Pre-pandemic, the Bird Dogs were following a hefty touring schedule that spanned the West Coast and northern Rockies. When COVID-19 limited their ability to perform, Schiffer turned her energies toward solo and duo performing with fiancé Ryan Acker in their pandemic-built home studio under the name the Canoe Dealers. The two met when the Bird Dogs opened for Acker’s band, The Last Revel, at the 2014 Red Ants Pants Music Festival, stayed in touch, and started jamming soon after Acker moved to Bozeman and the two began dating in 2019.

One show in which they tested out their newfound chemistry was for Explore Big Sky’s Friday Afternoon Club, right around the start of lockdown. The two played in their backyard and spoke candidly of the uncertainties much of the community was feeling collectively at the time. Schiffer says playing onstage with two people as opposed to five has been interesting—it allows for more of a conversation with the audience.

“It’s more of an intimate experience, I think,” she said. “With the full bands, it’s more of a spectacle.
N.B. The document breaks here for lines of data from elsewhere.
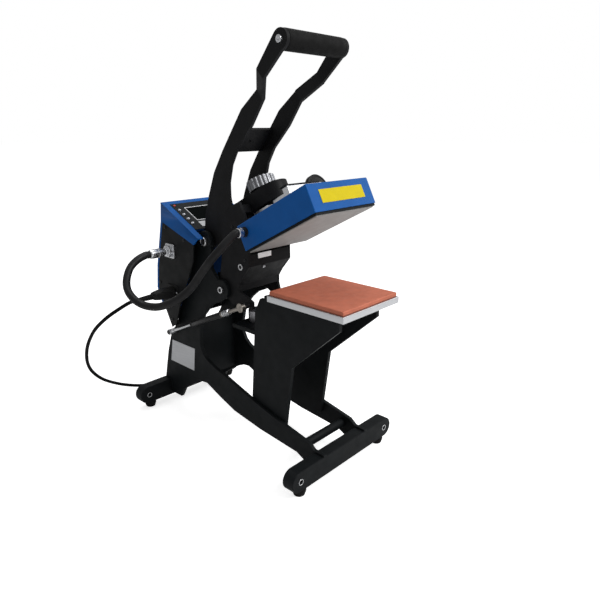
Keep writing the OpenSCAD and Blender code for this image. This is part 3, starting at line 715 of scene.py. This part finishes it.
# Mains inlet: a black moulded socket with a flange and two screws, below the conduit.
inlet_body = rounded_copy("inlet", "inlet_socket", 0.0008)
inlet_screws = joined("inlet_screws", [
    socket_screw("screw", (-0.0858, INLET[0] + dy, INLET[1]), (-1, 0, 0), 0.0022, 0.0012)
    for dy in (-0.0155, 0.0155)])
fitted(inlet_body, moulded_black, "frame", "black_plastic", "inlet_socket")
fitted(inlet_screws, bright_zinc, "frame", "bright_steel")


# Rating plate: a thin satin plate with four straight sides, stuck to the left side plate.
# It carries no print.
label_silver = new_finish("label_silver", (0.60, 0.61, 0.63), 0.36, metallic=0.25)
mottled(label_silver, 0.05, 70, stretch=(1, 1, 9))
rubbed(label_silver, 0.30, 0.44, 110, stretch=(1, 1, 9))
embossed(label_silver, 0.08, 0.0002, 800)
fitted(rounded_copy("rating_label", "rating_plate", 0.0003), label_silver,
       "frame", "panel_metal", "rating_plate")


# Lower platen: a machined aluminium plate with a silicone pad, on a folded black support.
# A round magnet on a shelf behind it holds the closed arm.
def machined(name, colour, roughness, stretch):
    finish = new_finish(name, colour, roughness, metallic=1.0)
    mottled(finish, 0.06, 90, stretch)
    rubbed(finish, roughness - 0.07, roughness + 0.09, 160, stretch=stretch)
    embossed(finish, 0.16, 0.00015, 420, stretch=stretch)
    return finish


milled = machined("milled_aluminium", (0.66, 0.67, 0.69), 0.34, (1, 14, 14))
silicone_red = new_finish("silicone_red", (0.52, 0.15, 0.085), 0.62, specular=0.35)
mottled(silicone_red, 0.08, 60)
rubbed(silicone_red, 0.54, 0.7, 90)
embossed(silicone_red, 0.3, 0.0003, 1300)
ground_steel = machined("ground_steel", (0.32, 0.32, 0.34), 0.36, (1, 1, 1))
fitted(rounded_copy("lower_platen_plate", "lower_platen", 0.0014, 3), milled,
       "frame", "aluminium", "lower_platen")
fitted(rounded_copy("silicone_sheet", "silicone_pad", 0.0022, 4), silicone_red,
       "frame", "silicone", "silicone_pad")
fitted(rounded_copy("platen_stand", "platen_support", 0.0010), frame_black,
       "frame", "black_steel", "platen_support")
fitted(rounded_copy("catch_magnet", "magnet", 0.0010), ground_steel,
       "frame", "magnet_steel", "magnet")


# Gas spring: a plated rod from a stud on the frame, a black painted cylinder, and a passivated
# end with bright rings and its eye on the arm's stud.
STUD = Vector((-0.077, 0.217, 0.186))
ARM_STUD = Vector((-0.077, -0.027, 0.298))
spring_way = (ARM_STUD - STUD).normalized()
CYLINDER_START = 0.089
CYLINDER_LENGTH = 0.114
SHAFT_RADIUS = 0.0030
SHAFT_END = 0.1420
END_RING_STARTS = (0.2090, 0.2150, 0.2210, 0.2270)
spring_black = new_finish("spring_black", (0.012, 0.012, 0.013), 0.34, specular=0.3)
mottled(spring_black, 0.15, 50)
rubbed(spring_black, 0.28, 0.42, 80)
embossed(spring_black, 0.1, 0.0002, 900)
passivated = new_finish("passivated", (0.30, 0.275, 0.245), 0.3, metallic=1.0)
mottled(passivated, 0.3, 160)
rubbed(passivated, 0.22, 0.40, 240)
embossed(passivated, 0.15, 0.0002, 700)

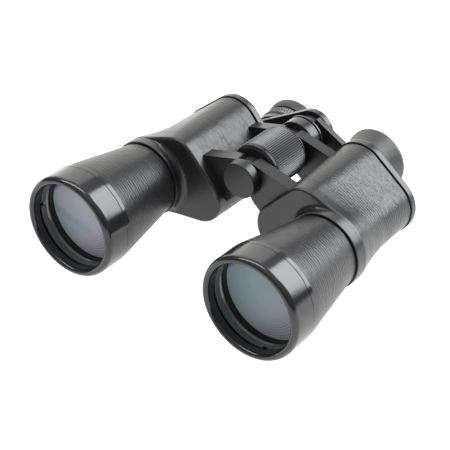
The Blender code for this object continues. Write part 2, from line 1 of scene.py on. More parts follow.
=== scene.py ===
"""Looks for the Porro-prism binoculars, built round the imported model's frame.

+X is the user's left, the objectives face -Y and +Z is up. Lengths are millimetres here and become
metres in the helpers. A station is a distance along Y from the front rims, and a height is above
the surface that the binoculars stand on.
"""
import json
import math

import bmesh
import bpy
from mathutils import Matrix, Quaternion, Vector

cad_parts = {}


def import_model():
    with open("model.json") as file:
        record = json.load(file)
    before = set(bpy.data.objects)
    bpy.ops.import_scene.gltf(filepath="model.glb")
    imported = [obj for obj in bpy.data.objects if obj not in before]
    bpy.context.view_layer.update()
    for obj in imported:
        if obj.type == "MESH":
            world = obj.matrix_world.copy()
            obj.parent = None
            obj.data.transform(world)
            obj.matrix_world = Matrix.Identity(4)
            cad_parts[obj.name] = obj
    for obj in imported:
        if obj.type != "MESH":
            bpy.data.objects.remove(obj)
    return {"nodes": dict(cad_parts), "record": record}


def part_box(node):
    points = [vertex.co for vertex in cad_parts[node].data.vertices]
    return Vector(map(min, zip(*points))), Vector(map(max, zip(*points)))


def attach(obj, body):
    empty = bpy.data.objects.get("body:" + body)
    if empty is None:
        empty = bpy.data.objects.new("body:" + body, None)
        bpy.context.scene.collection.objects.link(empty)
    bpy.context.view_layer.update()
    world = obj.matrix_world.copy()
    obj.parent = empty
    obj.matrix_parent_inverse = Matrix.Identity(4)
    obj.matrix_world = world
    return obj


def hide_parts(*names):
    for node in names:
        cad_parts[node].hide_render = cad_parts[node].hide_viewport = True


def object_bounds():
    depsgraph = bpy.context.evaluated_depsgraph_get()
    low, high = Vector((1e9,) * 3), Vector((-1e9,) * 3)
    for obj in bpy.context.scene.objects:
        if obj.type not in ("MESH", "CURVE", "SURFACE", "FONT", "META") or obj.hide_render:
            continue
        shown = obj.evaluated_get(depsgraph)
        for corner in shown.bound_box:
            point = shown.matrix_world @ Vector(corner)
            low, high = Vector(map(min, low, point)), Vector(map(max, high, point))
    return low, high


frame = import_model()
CAD_LOW, CAD_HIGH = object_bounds()

MM = 0.001
GAP = 0.3                   # the clearance that the solids keep
FOLD_ROOM = 13.5            # floor below the rims: at its lower limit the fold swings one half down
SIDES = {"left": 1.0, "right": -1.0}
FINE = 144                  # segments of a large turned piece
ARC_STEPS = 5               # points of a rounded corner
SHARP = math.radians(38)    # edges above this angle are shaded as edges
CREASE = math.radians(32)   # edges above this angle are rounded by soften()
FLAT = math.radians(0.1)    # faces within this angle are merged first
WELD = 2e-6                 # metres between points that count as one
POLE_R = 1e-6               # a smaller ring is a single point


# Places, read from the solids

def stations_of(node):
    """Front and rear station of a solid."""
    low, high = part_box(node)
    return (low.y - CAD_LOW.y) / MM, (high.y - CAD_LOW.y) / MM


def axis_of(node):
    """X and height of a turned solid's axis."""
    low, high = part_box(node)
    return (low.x + high.x) / 2 / MM, (low.z + high.z) / 2 / MM


def radius_of(node):
    low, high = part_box(node)
    return (high.x - low.x) / 2 / MM


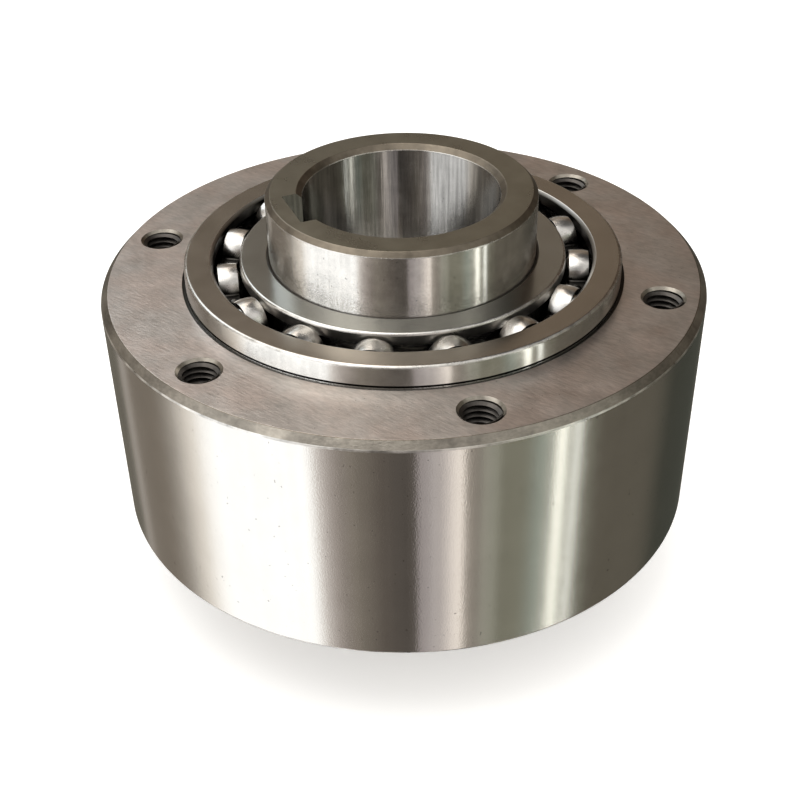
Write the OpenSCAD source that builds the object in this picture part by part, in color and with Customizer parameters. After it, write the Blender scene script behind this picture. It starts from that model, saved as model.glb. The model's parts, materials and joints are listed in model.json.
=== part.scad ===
// Sprag clutch with its own bearings: a keyed hub runs free one way inside a bolted outer race
// and is gripped the other way by a ring of tilting sprags.
// Z is the shaft axis. The origin is on it, halfway along the clutch, and both ends are alike.
// Seen from above, the hub runs free counter-clockwise and grips clockwise.

/* [Outer race] */
// Outside diameter of the outer race
race_d = 125; // [123:0.5:140]
// Width of the outer race, from one bolting face to the other
race_w = 52; // [50:0.5:64]
// Chamfer on the outer race's outside edges
race_edge = 1.5; // [0.5:0.1:2.5]
// Lead-in chamfer at the mouth of a bearing seat
seat_edge = 0.5; // [0.2:0.1:1]

/* [Face holes] */
// Tapped holes in each bolting face; the lower ones lie midway between the upper ones
bolt_count = 6; // [3:1:8]
// Diameter of the circle that the tapped holes lie on
bolt_circle = 108; // [106:0.5:110]
// Nominal thread diameter of a tapped hole
thread_d = 8; // [5:0.5:9]
// Depth of the thread
thread_depth = 16; // [8:0.5:18]
// Wall of metal that the thread stands out from, between nominal and drilled radius
thread_height = 0.65; // [0.3:0.05:0.9]
// Length of plain drilled hole below the thread
drill_run_out = 4; // [1:0.5:6]
// Chamfer at the mouth of a tapped hole
hole_edge = 0.55; // [0.2:0.05:0.8]

/* [Hub] */
// Length of hub that stands out of each bolting face
hub_stands_out = 18; // [12:0.5:30]
// Bore for the shaft
bore_d = 40; // [30:0.5:45]
// Width of the keyway in the bore
key_w = 12; // [8:0.5:14]
// Depth of the keyway, from the bore's wall
key_depth = 3.3; // [2:0.1:4]
// Direction of the keyway, counter-clockwise from the X axis
key_angle = 217; // [0:1:360]
// Chamfer on the outside edges of the hub's ends
hub_edge = 1; // [0.3:0.1:1.5]
// Chamfer on the edges of the bore
bore_edge = 0.7; // [0.3:0.1:1.2]

/* [Ball bearings] */
// Bore of a bearing, and so diameter of the hub's seats and ends
bearing_bore = 55; // [52:0.5:58]
// Radial thickness of a bearing, from its bore to its outside
bearing_section = 17.5; // [15.5:0.25:19.5]
// Width of a bearing
bearing_w = 11; // [10.6:0.1:13]
// Height that a bearing stands proud of the bolting face
bearing_proud = 4.5; // [3:0.1:6]
// Diameter of a ball
ball_d = 7.94; // [7:0.01:8.5]
// Balls in a bearing
ball_count = 15; // [10:1:16]
// Radial distance from the balls' pitch circle to the outer ring's land
outer_land_gap = 2.85; // [2.5:0.05:3.2]
// Radial distance from the balls' pitch circle to the inner ring's land
inner_land_gap = 2.65; // [2.5:0.05:2.9]
// Radius on the corners that seat in the race and on the hub
ring_corner = 0.8; // [0.3:0.1:1.2]
// Chamfer on the outer ring's inside edges
outer_land_edge = 0.6; // [0.2:0.1:0.8]
// Chamfer on the inner ring's outside edges
inner_land_edge = 0.3; // [0.1:0.1:0.5]

/* [Ball cages] */
// Thickness of a ball cage's sheet steel
cage_sheet = 0.9; // [0.6:0.05:1]
// Radial width of a ball cage
cage_band = 3.8; // [3.2:0.1:4.2]
// Gap between a ball and its cup
cup_gap = 0.12; // [0.08:0.01:0.2]
// Diameter of a cage rivet's shank
rivet_d = 1.5; // [1:0.1:2]
// Diameter of a cage rivet's head
rivet_head_d = 2.5; // [2.2:0.1:3]
// Height of a cage rivet's head
rivet_head_h = 0.55; // [0.3:0.05:0.8]

/* [Sprags] */
// Radial gap between the two tracks that the sprags bridge
sprag_gap = 8.33; // [8:0.01:8.5]
// Sprags in the ring
sprag_count = 26; // [20:1:26]
// Width of a sprag across its two heads
sprag_head = 5.4; // [5:0.1:5.6]
// Width of a sprag at its waist
sprag_waist = 3.3; // [3:0.1:3.6]
// Radius of the hollow on each side of a sprag
sprag_hollow = 2; // [1.8:0.1:2.2]
// Sideways offset of each head's arc from the sprag's middle, which makes it grow as it tilts
cam_offset = 0.5; // [0.3:0.05:0.6]
// Radial offset of each head's arc past the sprag's middle
cam_overlap = 0.45; // [0.3:0.05:0.6]

/* [Sprag cages] */
// Radial thickness of both sprag cages
retainer_t = 1.1; // [0.8:0.1:1.2]
// Radial distance from the sprags' middle to the middle of each sprag cage
retainer_offset = 2.1; // [2:0.05:2.3]
// Width of the rim at each end of a sprag cage, past the windows
retainer_rim = 2.75; // [2:0.05:5]
// Thickness of a side plate
side_plate_t = 1; // [0.6:0.1:1.2]

/* [Ribbon spring] */
// Radial thickness of the ribbon spring
ribbon_t = 0.3; // [0.2:0.05:0.4]
// Width of the rim at each end of the ribbon spring, past the windows
ribbon_rim = 1.4; // [0.8:0.1:2]
// Gap between a sprag's waist and its window in the ribbon spring
ribbon_waist_gap = 0.35; // [0.25:0.05:0.45]
// Thickness of the tongue that leans on a sprag
tongue_t = 0.25; // [0.15:0.05:0.35]
// Height of a tongue, from the middle of the ribbon
tongue_rise = 1.25; // [0.8:0.05:1.4]
// Length of a tongue along the axis
tongue_len = 8; // [4:0.5:20]
// Angle at which a tongue leans towards its sprag
tongue_lean = 4; // [0:0.5:6]

/* [Drag clips] */
// Drag clips at each end of the outer sprag cage
clip_count = 4; // [2:1:6]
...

It’s more of an energy output, more of a big event, and with the duo especially in the pandemic, we’ve really enjoyed interacting with the crowds and having that back and forth relationship.”

They say of both their bands that the time off has provided each musician to breathe a little, and evolve as artists. Schiffer is optimistic live music isn’t going to be stifled for long—the world craves it after a year of quiet stages. The Bird Dogs are fully booked for the summer already and the Canoe Dealers are making a name for themselves, but the most important thing to Schiffer is that music remains in her future.

“Art has always persevered through tough times,” she said. “Artists are resilient people … We’ve all been prepping for the release, and fans are ready to hear it.”